§ Exercise goal: Write out the complete material exactly as it stands.

§ Provided material:
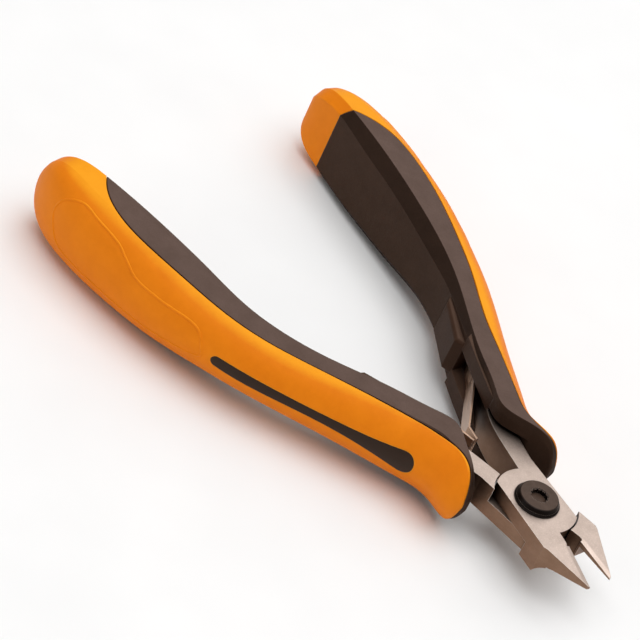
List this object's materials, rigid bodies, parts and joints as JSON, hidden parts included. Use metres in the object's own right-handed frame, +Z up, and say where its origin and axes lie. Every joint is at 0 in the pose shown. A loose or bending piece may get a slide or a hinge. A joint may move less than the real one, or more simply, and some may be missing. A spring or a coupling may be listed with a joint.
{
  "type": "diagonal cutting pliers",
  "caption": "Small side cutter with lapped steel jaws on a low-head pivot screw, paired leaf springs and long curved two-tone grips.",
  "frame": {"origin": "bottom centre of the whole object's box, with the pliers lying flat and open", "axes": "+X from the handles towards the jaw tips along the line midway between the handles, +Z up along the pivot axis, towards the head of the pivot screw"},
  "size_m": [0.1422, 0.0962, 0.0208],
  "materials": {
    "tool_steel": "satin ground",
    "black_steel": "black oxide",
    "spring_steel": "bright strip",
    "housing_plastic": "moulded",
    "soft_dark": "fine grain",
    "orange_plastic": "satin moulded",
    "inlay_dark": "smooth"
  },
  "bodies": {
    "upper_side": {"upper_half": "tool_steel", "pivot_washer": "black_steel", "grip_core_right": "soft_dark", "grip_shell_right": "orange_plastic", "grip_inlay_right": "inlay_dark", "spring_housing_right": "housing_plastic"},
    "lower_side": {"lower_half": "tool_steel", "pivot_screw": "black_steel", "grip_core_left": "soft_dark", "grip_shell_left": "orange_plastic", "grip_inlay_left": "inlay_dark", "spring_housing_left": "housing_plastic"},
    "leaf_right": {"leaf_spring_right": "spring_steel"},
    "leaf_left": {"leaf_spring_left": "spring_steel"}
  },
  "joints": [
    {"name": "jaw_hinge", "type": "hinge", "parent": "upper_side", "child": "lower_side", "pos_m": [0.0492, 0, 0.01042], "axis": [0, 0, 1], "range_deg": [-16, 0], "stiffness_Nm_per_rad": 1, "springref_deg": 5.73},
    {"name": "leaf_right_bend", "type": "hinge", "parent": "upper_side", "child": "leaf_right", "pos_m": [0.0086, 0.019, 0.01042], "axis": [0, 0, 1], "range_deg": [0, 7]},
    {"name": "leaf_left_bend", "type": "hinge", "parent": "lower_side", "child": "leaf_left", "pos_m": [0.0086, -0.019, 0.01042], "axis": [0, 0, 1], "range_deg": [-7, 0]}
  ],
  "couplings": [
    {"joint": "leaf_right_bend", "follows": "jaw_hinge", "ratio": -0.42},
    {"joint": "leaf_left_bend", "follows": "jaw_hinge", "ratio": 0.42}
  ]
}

§ Correct result:
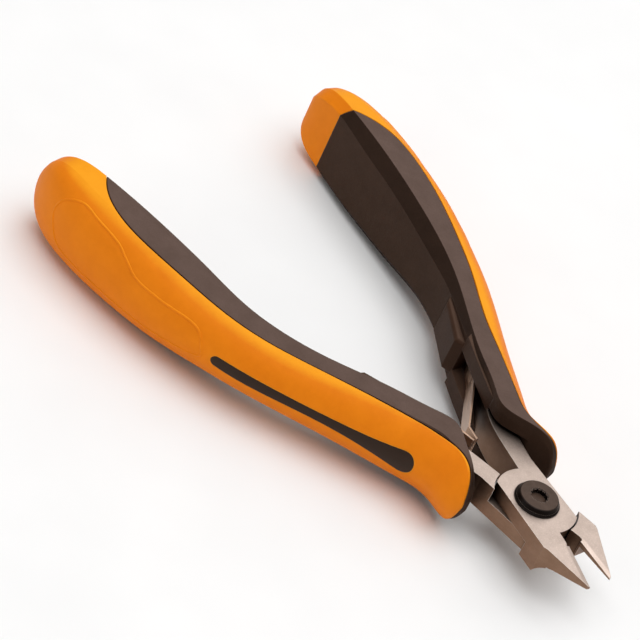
List this object's materials, rigid bodies, parts and joints as JSON, hidden parts included. Use metres in the object's own right-handed frame, +Z up, and say where its origin and axes lie. Every joint is at 0 in the pose shown. A loose or bending piece may get a slide or a hinge. A joint may move less than the real one, or more simply, and some may be missing. A spring or a coupling may be listed with a joint.
{
  "type": "diagonal cutting pliers",
  "caption": "Small side cutter with lapped steel jaws on a low-head pivot screw, paired leaf springs and long curved two-tone grips.",
  "frame": {"origin": "bottom centre of the whole object's box, with the pliers lying flat and open", "axes": "+X from the handles towards the jaw tips along the line midway between the handles, +Z up along the pivot axis, towards the head of the pivot screw"},
  "size_m": [0.1422, 0.0962, 0.0208],
  "materials": {
    "tool_steel": "satin ground",
    "black_steel": "black oxide",
    "spring_steel": "bright strip",
    "housing_plastic": "moulded",
    "soft_dark": "fine grain",
    "orange_plastic": "satin moulded",
    "inlay_dark": "smooth"
  },
  "bodies": {
    "upper_side": {"upper_half": "tool_steel", "pivot_washer": "black_steel", "grip_core_right": "soft_dark", "grip_shell_right": "orange_plastic", "grip_inlay_right": "inlay_dark", "spring_housing_right": "housing_plastic"},
    "lower_side": {"lower_half": "tool_steel", "pivot_screw": "black_steel", "grip_core_left": "soft_dark", "grip_shell_left": "orange_plastic", "grip_inlay_left": "inlay_dark", "spring_housing_left": "housing_plastic"},
    "leaf_right": {"leaf_spring_right": "spring_steel"},
    "leaf_left": {"leaf_spring_left": "spring_steel"}
  },
  "joints": [
    {"name": "jaw_hinge", "type": "hinge", "parent": "upper_side", "child": "lower_side", "pos_m": [0.0492, 0, 0.01042], "axis": [0, 0, 1], "range_deg": [-16, 0], "stiffness_Nm_per_rad": 1, "springref_deg": 5.73},
    {"name": "leaf_right_bend", "type": "hinge", "parent": "upper_side", "child": "leaf_right", "pos_m": [0.0086, 0.019, 0.01042], "axis": [0, 0, 1], "range_deg": [0, 7]},
    {"name": "leaf_left_bend", "type": "hinge", "parent": "lower_side", "child": "leaf_left", "pos_m": [0.0086, -0.019, 0.01042], "axis": [0, 0, 1], "range_deg": [-7, 0]}
  ],
  "couplings": [
    {"joint": "leaf_right_bend", "follows": "jaw_hinge", "ratio": -0.42},
    {"joint": "leaf_left_bend", "follows": "jaw_hinge", "ratio": 0.42}
  ]
}